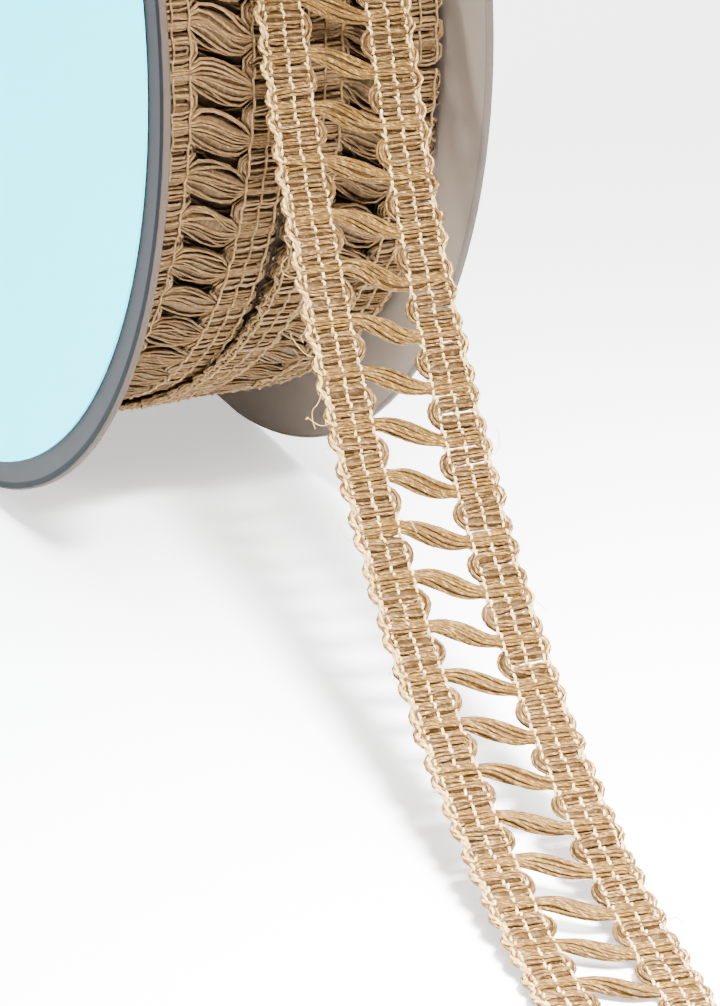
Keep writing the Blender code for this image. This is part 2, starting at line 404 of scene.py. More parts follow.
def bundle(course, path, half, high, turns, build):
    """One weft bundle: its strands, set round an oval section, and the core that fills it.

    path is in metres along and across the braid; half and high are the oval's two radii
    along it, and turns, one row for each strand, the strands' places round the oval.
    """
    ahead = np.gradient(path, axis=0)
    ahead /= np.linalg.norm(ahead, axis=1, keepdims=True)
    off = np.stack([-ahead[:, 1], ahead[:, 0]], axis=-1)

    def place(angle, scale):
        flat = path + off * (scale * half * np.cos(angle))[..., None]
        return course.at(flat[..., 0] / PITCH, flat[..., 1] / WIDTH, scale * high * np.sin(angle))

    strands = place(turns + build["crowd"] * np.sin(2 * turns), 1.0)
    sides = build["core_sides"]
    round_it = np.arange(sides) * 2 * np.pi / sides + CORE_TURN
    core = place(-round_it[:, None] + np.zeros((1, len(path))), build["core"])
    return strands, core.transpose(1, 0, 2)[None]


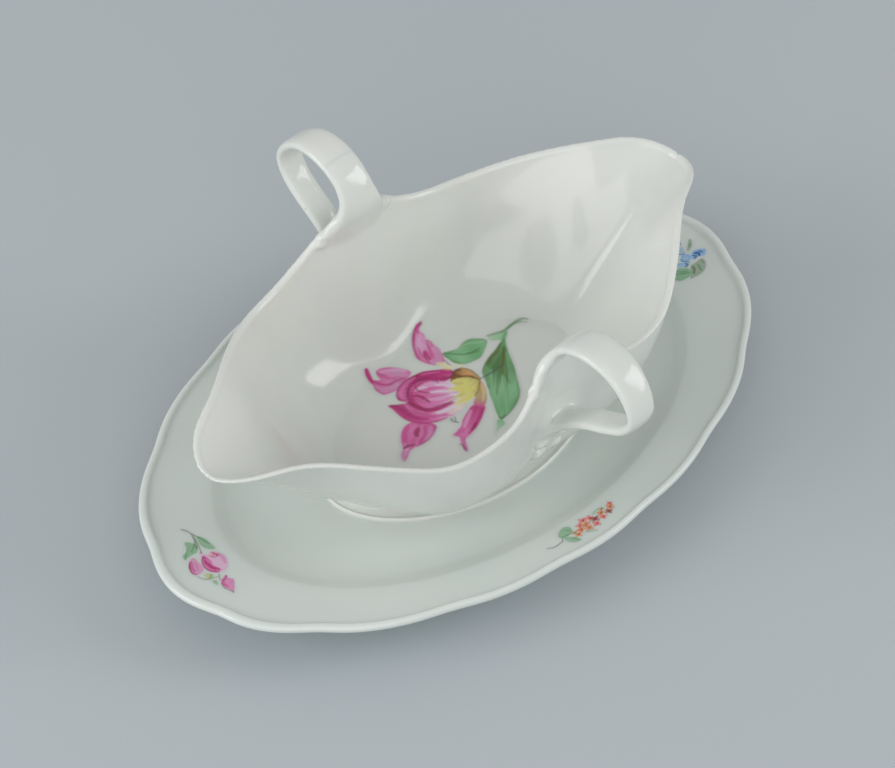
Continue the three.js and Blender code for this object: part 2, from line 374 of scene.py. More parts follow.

###

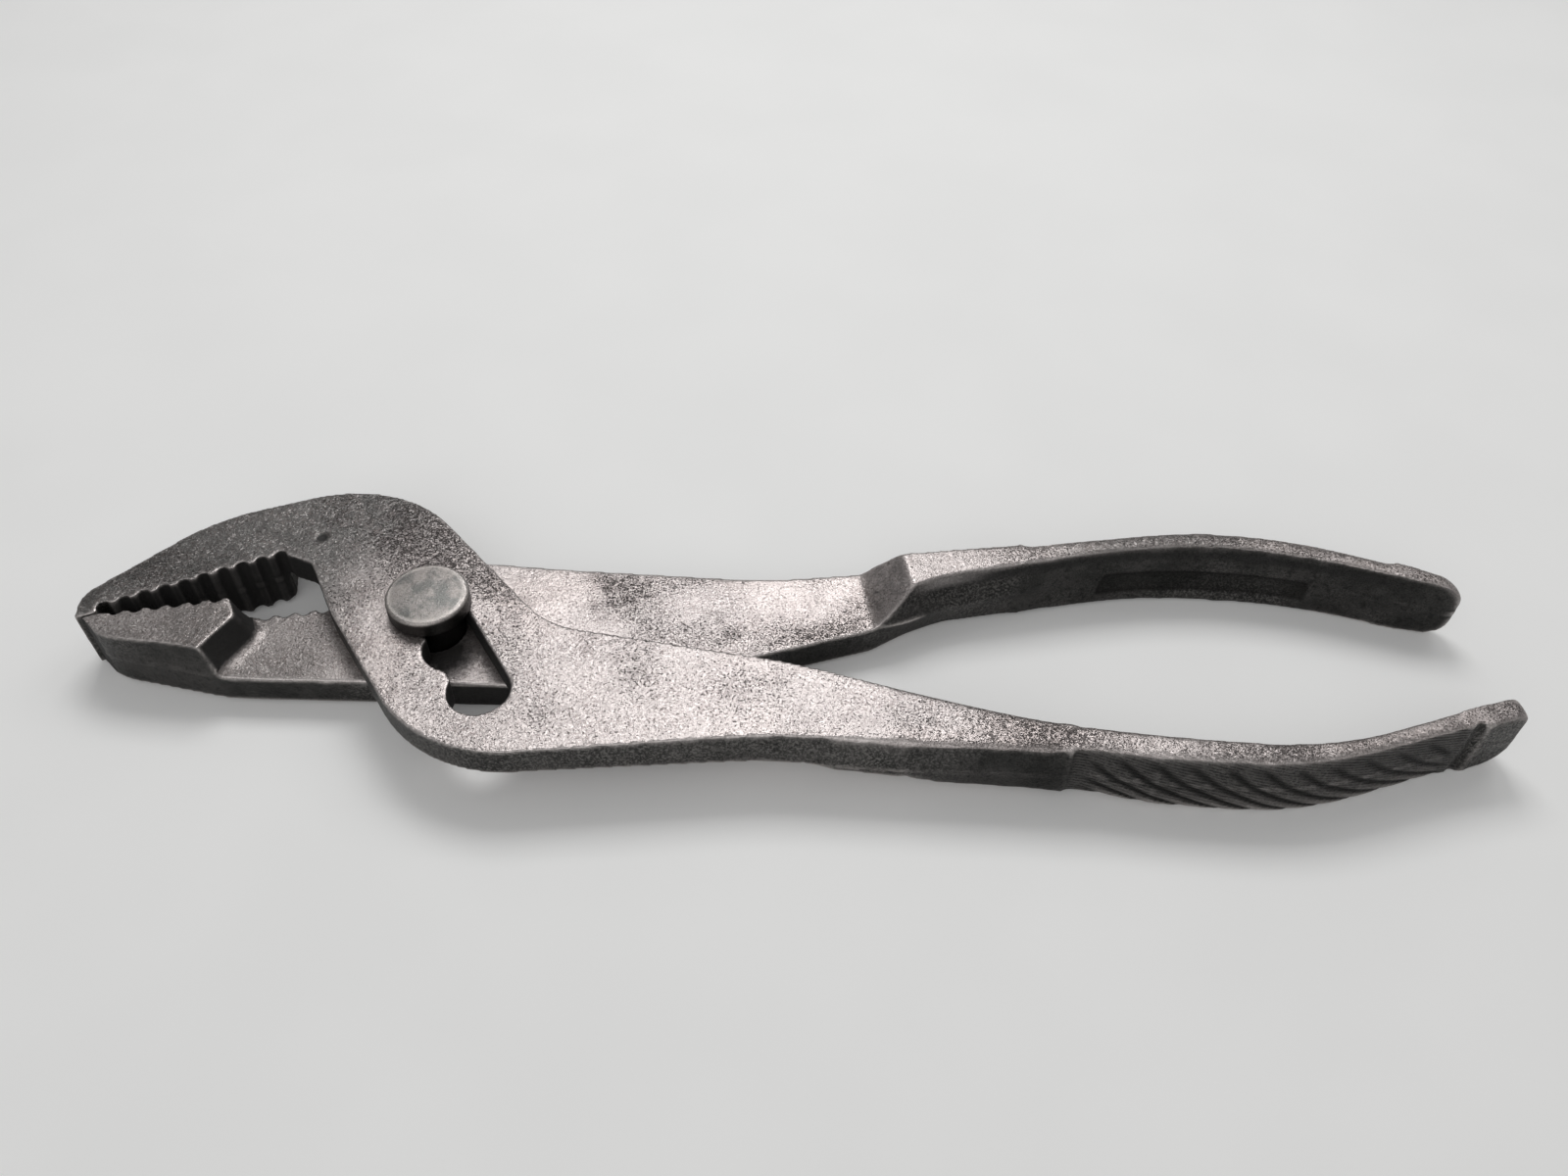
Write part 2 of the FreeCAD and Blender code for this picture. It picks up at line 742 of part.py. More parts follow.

###

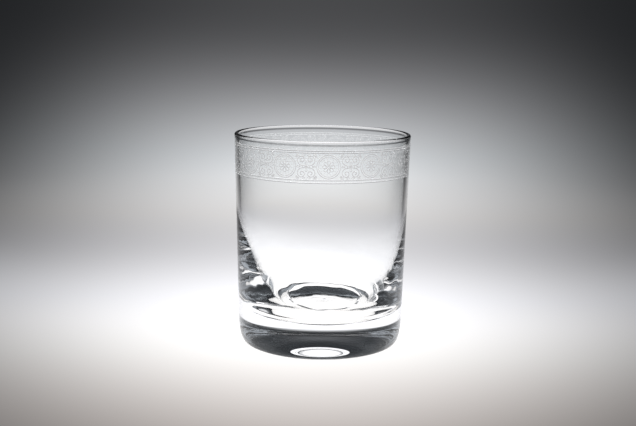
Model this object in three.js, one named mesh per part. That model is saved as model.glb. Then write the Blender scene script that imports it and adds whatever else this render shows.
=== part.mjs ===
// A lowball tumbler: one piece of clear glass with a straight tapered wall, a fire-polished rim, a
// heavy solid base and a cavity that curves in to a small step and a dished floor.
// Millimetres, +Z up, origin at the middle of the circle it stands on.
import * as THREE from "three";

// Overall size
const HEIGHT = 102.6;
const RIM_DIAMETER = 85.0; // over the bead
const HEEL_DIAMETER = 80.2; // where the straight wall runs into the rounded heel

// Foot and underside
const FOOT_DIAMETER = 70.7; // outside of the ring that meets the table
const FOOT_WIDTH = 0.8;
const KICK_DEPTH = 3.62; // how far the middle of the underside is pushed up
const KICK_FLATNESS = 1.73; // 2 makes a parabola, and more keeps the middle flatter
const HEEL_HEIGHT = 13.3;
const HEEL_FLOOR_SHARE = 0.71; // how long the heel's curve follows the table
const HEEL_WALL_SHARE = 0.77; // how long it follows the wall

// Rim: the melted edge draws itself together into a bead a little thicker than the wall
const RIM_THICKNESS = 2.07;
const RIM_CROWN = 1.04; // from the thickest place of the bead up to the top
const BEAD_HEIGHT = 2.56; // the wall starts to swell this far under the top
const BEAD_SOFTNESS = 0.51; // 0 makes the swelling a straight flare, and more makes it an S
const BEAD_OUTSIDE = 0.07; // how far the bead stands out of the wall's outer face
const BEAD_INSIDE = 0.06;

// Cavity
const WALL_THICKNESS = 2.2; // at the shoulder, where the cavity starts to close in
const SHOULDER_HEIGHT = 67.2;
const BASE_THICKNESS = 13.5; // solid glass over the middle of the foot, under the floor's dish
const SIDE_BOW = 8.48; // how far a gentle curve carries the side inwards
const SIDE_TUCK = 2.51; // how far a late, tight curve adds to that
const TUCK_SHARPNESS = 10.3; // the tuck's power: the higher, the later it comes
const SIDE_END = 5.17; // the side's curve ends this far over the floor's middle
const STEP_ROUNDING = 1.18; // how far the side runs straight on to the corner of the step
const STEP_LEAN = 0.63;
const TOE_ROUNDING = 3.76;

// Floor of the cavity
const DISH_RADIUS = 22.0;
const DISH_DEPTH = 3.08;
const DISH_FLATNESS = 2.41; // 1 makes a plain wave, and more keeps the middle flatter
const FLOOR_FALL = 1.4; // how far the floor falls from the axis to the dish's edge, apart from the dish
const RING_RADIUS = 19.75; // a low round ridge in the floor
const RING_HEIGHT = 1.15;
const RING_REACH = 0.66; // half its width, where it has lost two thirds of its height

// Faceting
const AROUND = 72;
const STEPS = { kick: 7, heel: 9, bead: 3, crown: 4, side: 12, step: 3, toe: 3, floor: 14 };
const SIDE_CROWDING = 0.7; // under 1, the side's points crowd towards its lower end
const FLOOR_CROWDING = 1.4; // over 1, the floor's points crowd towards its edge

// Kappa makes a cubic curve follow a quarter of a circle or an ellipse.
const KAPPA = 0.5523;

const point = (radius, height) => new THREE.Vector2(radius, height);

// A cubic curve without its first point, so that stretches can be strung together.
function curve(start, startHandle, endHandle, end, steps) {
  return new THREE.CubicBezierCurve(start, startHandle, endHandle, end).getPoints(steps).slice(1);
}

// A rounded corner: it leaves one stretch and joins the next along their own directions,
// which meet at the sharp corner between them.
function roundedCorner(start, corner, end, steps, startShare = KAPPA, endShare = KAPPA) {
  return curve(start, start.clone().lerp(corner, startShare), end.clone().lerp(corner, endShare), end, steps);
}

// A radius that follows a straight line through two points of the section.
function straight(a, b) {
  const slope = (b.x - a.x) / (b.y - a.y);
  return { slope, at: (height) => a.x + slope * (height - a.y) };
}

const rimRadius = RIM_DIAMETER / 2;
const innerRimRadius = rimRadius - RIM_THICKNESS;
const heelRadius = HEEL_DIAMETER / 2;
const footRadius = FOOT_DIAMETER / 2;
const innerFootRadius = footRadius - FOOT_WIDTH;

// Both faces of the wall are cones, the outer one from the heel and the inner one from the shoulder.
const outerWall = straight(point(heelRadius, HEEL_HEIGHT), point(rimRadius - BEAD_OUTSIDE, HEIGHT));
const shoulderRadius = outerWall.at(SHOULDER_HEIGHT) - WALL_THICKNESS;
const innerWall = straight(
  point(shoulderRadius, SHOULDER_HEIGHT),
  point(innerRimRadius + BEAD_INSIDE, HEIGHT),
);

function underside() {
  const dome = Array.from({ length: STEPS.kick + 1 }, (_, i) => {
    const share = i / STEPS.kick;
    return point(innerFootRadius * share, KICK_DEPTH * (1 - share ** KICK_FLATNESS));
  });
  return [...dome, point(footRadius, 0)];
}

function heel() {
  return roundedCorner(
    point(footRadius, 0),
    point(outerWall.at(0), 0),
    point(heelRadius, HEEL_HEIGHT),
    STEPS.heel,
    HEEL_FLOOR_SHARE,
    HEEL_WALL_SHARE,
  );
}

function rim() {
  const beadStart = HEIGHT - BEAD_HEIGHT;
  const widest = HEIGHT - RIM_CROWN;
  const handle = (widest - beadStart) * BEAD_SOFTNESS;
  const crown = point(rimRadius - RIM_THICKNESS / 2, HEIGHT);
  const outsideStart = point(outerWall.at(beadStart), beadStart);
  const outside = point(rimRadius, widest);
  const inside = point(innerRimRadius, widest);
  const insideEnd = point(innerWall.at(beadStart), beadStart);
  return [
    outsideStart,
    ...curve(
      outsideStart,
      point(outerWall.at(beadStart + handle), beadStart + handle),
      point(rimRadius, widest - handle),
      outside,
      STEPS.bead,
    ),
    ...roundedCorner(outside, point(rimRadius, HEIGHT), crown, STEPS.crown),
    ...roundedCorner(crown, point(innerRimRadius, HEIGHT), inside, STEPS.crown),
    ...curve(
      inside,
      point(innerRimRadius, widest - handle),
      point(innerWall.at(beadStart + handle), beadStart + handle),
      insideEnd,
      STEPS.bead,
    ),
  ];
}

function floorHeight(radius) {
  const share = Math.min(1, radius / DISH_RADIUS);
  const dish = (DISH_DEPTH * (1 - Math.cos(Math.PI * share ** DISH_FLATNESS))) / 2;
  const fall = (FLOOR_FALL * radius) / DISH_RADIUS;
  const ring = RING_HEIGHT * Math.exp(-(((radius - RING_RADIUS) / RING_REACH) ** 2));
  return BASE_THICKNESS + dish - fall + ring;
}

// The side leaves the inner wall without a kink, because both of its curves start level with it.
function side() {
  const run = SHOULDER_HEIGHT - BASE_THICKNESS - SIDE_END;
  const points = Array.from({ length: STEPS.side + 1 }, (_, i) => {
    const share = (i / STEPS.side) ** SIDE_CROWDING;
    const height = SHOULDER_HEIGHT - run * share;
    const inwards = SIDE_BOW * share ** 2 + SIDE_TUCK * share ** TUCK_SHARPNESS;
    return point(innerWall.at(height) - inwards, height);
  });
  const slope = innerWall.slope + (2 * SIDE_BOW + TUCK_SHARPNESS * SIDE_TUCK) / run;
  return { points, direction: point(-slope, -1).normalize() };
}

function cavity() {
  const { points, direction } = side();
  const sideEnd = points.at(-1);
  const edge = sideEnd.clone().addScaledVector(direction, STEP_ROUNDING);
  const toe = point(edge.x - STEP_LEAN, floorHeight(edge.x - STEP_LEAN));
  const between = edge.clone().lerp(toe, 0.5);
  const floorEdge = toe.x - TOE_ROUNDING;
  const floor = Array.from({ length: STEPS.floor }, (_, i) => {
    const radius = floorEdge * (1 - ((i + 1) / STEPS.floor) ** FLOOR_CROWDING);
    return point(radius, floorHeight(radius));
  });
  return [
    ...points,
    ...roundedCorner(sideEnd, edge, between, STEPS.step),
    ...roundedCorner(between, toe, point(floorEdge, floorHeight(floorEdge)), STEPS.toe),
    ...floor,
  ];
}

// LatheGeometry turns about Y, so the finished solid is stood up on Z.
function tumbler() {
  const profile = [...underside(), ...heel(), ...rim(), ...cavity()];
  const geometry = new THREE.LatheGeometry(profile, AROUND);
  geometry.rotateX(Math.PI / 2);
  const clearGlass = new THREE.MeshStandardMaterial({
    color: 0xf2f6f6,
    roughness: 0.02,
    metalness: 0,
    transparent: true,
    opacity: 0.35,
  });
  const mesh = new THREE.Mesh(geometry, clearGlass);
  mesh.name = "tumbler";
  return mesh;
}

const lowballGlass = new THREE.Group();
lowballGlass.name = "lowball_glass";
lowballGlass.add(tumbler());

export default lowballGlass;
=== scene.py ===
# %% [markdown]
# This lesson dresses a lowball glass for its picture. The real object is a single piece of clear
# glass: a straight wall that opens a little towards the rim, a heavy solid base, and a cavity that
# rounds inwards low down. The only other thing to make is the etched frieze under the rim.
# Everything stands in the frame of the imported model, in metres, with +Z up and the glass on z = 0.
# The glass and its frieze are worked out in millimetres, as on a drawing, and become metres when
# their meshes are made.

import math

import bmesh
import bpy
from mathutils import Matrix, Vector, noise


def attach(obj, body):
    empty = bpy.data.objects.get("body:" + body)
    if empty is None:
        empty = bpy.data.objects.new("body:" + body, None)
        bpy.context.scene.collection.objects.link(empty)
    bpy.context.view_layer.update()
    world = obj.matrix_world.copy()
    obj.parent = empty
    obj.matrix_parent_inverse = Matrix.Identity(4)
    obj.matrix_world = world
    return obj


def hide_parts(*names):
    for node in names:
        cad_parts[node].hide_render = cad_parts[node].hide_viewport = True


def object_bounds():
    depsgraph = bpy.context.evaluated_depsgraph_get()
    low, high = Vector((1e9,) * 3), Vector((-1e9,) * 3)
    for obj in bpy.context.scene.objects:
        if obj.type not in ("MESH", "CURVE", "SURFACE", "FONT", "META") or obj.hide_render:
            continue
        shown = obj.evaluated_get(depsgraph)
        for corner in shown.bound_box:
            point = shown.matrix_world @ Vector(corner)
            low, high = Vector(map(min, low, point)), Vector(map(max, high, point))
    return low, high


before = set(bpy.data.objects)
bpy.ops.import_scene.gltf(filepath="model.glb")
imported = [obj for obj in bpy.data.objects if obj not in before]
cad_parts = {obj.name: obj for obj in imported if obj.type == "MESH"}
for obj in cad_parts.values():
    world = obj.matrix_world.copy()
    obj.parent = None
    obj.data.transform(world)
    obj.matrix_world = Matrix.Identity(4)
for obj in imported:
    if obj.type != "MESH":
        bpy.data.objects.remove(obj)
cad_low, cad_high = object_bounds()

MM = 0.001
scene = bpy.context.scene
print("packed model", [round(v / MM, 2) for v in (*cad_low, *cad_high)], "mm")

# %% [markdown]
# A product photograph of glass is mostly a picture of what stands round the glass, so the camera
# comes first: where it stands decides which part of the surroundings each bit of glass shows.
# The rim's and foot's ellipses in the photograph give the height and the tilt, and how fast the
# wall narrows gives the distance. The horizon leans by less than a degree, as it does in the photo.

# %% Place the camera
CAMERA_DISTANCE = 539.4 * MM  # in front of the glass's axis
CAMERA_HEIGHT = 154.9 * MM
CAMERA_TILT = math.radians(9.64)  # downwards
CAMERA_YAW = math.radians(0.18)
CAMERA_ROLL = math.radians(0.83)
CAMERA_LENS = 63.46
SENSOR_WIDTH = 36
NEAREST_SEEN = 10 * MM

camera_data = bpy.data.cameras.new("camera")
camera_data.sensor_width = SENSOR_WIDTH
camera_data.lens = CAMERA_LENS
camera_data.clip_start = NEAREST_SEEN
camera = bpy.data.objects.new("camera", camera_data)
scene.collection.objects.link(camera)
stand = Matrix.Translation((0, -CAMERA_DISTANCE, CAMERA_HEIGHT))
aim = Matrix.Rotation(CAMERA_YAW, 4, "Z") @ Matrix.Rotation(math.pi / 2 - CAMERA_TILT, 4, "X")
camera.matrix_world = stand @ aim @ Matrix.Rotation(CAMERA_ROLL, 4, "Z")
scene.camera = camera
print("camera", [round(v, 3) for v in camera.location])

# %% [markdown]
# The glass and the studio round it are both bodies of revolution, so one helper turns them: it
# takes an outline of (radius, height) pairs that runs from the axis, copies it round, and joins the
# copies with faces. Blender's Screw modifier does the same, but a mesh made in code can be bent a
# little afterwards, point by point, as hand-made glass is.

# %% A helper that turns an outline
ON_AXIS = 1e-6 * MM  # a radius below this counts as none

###

▶ WRITTEN INSTRUCTION
Extract all lines containing the word "empty".

▶ FINISHED TASK
    empty = bpy.data.objects.get("body:" + body)
    if empty is None:
        empty = bpy.data.objects.new("body:" + body, None)
        bpy.context.scene.collection.objects.link(empty)
    obj.parent = empty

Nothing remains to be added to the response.